_Material_
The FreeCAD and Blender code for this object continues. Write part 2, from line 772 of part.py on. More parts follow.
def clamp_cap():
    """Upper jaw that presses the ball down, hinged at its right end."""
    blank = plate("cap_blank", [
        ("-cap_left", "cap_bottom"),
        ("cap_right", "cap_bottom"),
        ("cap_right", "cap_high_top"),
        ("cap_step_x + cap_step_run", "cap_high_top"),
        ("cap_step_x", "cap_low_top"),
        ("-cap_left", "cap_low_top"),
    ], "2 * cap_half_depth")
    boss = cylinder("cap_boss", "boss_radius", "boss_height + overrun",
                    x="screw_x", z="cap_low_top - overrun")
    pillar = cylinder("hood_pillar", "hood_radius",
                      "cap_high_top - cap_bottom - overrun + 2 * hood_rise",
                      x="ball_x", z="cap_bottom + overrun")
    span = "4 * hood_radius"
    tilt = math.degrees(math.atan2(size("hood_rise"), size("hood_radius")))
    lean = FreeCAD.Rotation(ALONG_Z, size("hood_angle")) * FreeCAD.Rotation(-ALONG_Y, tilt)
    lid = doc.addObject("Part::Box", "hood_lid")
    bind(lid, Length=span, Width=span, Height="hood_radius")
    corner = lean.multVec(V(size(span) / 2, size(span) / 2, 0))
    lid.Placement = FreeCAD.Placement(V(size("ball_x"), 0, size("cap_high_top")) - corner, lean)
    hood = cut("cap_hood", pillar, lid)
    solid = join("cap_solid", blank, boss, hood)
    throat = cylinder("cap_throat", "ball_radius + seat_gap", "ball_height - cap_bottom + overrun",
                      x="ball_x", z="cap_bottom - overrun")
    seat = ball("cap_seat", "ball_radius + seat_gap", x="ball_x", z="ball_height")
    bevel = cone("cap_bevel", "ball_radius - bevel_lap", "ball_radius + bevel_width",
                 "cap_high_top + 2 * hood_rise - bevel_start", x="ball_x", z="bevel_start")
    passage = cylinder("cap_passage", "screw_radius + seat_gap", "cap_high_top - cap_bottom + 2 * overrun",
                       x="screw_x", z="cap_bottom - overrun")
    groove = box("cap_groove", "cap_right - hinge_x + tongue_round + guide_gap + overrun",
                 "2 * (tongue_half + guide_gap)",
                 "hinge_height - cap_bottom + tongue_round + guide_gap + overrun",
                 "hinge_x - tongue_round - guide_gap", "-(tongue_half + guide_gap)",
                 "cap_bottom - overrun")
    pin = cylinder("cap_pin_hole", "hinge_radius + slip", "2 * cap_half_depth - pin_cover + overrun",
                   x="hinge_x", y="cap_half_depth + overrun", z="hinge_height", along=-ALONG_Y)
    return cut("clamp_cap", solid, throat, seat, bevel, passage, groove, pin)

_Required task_
Where a line of the data holds "FreeCAD", show that line.

_Answer to the task_
The FreeCAD and Blender code for this object continues. Write part 2, from line 772 of part.py on. More parts follow.
    lean = FreeCAD.Rotation(ALONG_Z, size("hood_angle")) * FreeCAD.Rotation(-ALONG_Y, tilt)
    lid.Placement = FreeCAD.Placement(V(size("ball_x"), 0, size("cap_high_top")) - corner, lean)